More than once in recent months, I have pondered who would make the best democratic candidate for president in the 2020 contest. Elizabeth Warren? Probably a bit too controversial, but certainly qualified. John Lewis? Sadly, too old, for he would be nearly 81 years of age when he took the oath of office, though he would otherwise be my first choice. And then I keep coming back to Cory Booker. I have a project list, and Senator Booker’s name is on it, but I just hadn’t gotten to him yet. Today, something happened that raised him even higher in my esteem and I have bumped him up on the list.
At a hearing of the Senate Judiciary Committee on Tuesday, Secretary of Homeland Security, Kirstjen Nielsen, claimed that she couldn’t remember what word Trump used to describe Haiti and African nations in an Oval Office meeting last week. Now, we all know that the word was ‘shithole’, as Trump even bragged about it … before he denied it, that is. And the bottom line is that it doesn’t matter the exact word, for the thought, the intent, remains the same. But for a person sitting in that meeting to come out and say they don’t remember … says a lot about the character, or lack thereof, of that person. Cory Booker has had enough. Cory Booker courageously gave a nearly nine-minute speech, a forceful and honest talk. Here are some excerpts …
“I sit here right now because when good white people in this country heard bigotry or hatred, they stood up. What went on in the White House, what went on in the Oval Office, is profoundly disturbing to me.
I’ve been in the Oval Office many times and when the commander in chief speaks, I listen. I don’t have amnesia on conversations in the Oval Office going back months and months and months.
Why am I seething with anger? We have this incredible nation where we’ve been taught it doesn’t matter where you’re from, it doesn’t matter your color, your race, your religion, it’s about the content of your character. It’s about your values and your ideas. And yet we have language that from Dick Durbin to Lindsay Graham — they seem to have a much better recollection of what went on. You’re under oath.”
At this point, you can see that Booker was fighting back tears …
“You and others in that room that suddenly cannot remember. It was Martin Luther King that said, ‘There’s nothing in this world that’s more dangerous than sincere ignorance and conscientious stupidity.’ And so, here we are in the United States of America. And we have a history that is beautiful and grand, and also ugly — where from this nation to others, we know what happens when people sit by and are bystanders and say nothing,
Our greatest heroes in this country, spoke out about people who have convenient amnesia or who are bystanders.
This idea that the commander in chief of this country could with broad brushes talk about certain nations and thus cast a shadow over the millions of American who are from those communities — and that you could even say in your testimony that Norwegians were [preferred] by him because they were ‘so hard working….

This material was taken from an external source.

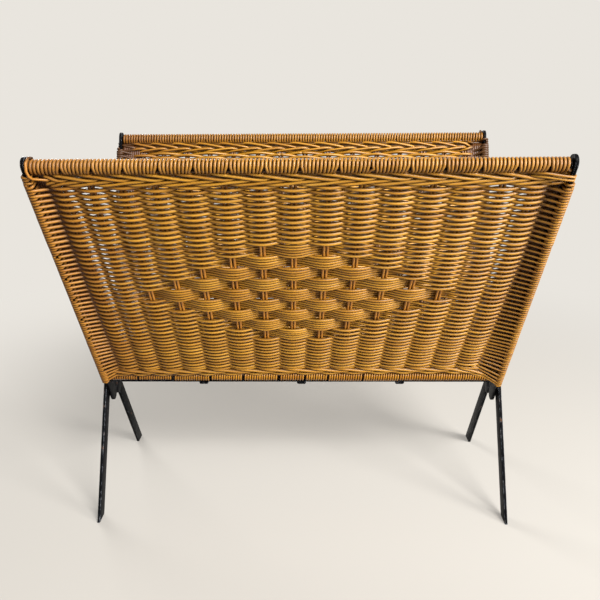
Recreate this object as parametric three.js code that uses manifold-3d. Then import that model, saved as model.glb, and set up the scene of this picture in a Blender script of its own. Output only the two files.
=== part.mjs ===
// Magazine basket: two woven cane panels that lean apart in a V, held in a welded flat-iron frame.
// Millimetres, +Z up, origin on the floor under the middle, +X along the width, front towards -Y.
import * as THREE from "three";
import { mergeVertices } from "three/addons/utils/BufferGeometryUtils.js";
import Module from "manifold-3d";

const wasm = await Module();
wasm.setup();

// Fits
const clearance = 0.3;
const overrun = 1;
const weldTolerance = 0.01;

// Panels: each runs up from a bottom roll to a top roll, and fans out a little on the way
const panelLength = 270.6;
const panelLean = THREE.MathUtils.degToRad(25.4);
const bottomRollHeight = 140.6;
const bottomHalfGap = 21;
const halfWidthBottom = 217.6;
const halfWidthTop = 222.2;

// Iron frame: flat bar for the panel sides and the legs, thin strip for the floor
const barWidth = 14;
const barThickness = 3;
const barTopRise = 1.5;
const barEndRise = 2.5;
const legSplay = THREE.MathUtils.degToRad(27.7);
const footHalfSpread = 82.4;
const legTop = 136;
const ledgeWidth = 10;
const ledgeThickness = 2;
const strapWidth = 10;
const strapThickness = 2.5;
const strapCount = 3;
const strapRound = 1.2;
const barEndSegments = 6;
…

Your silence and amnesia are complicity. When Dick Durbin called me, I had tears of rage when I heard about his experience in that meeting, and for you not to feel that hurt and that pain and to dismiss some of the questions of my colleagues, saying, ‘I’ve already answered that line of questions,’ when tens of millions of Americans are hurting right now because they’re worried about what happened in the White House… that’s unacceptable to me.”
I would have stood up, had I been in that room, and given Mr. Cory Booker a standing ovation. Kirstjen Nielsen, meanwhile, sat looking smug and arrogant throughout Senator Booker’s impassioned speech. And for the record, claiming, under oath, not to remember something, when you do in fact remember is considered perjury.
I think you will find this video worth the 9 minutes of your time … I did.
On Monday we observed Martin Luther King Day, and I mentioned more than a few times in comments here on my blog, and in personal conversations that I wish we had someone like him today. Is it possible we may have just that person in Cory Booker?
For those of you unfamiliar with Mr. Booker, a few facts. Cory Booker will be 49 years old in April, and is a Senator from New Jersey who has been in office since 2013. Prior to that, he was the mayor of Newark, New Jersey, for seven years. He holds a B.A. in Political Science and an M.A. in Sociology, both from Stanford University, and earned a Rhodes Scholarship to Oxford University. After returning from Oxford, he earned a J.D. from Yale Law School. His ideology is considered to be fiscally conservative while socially progressive.
I will write more about Booker in coming weeks, but suffice it to say that I see him as a man who carries the courage of his convictions, who is well-spoken, intelligent, and has humanitarian values. No matter what comes next, his impromptu speech at the Senate Judiciary Committee yesterday will always stick in my mind. I applaud this man.
Note to Readers: Good People Doing Good Things will return next Wednesday. Apparently I am taking an unplanned break from “good” this week!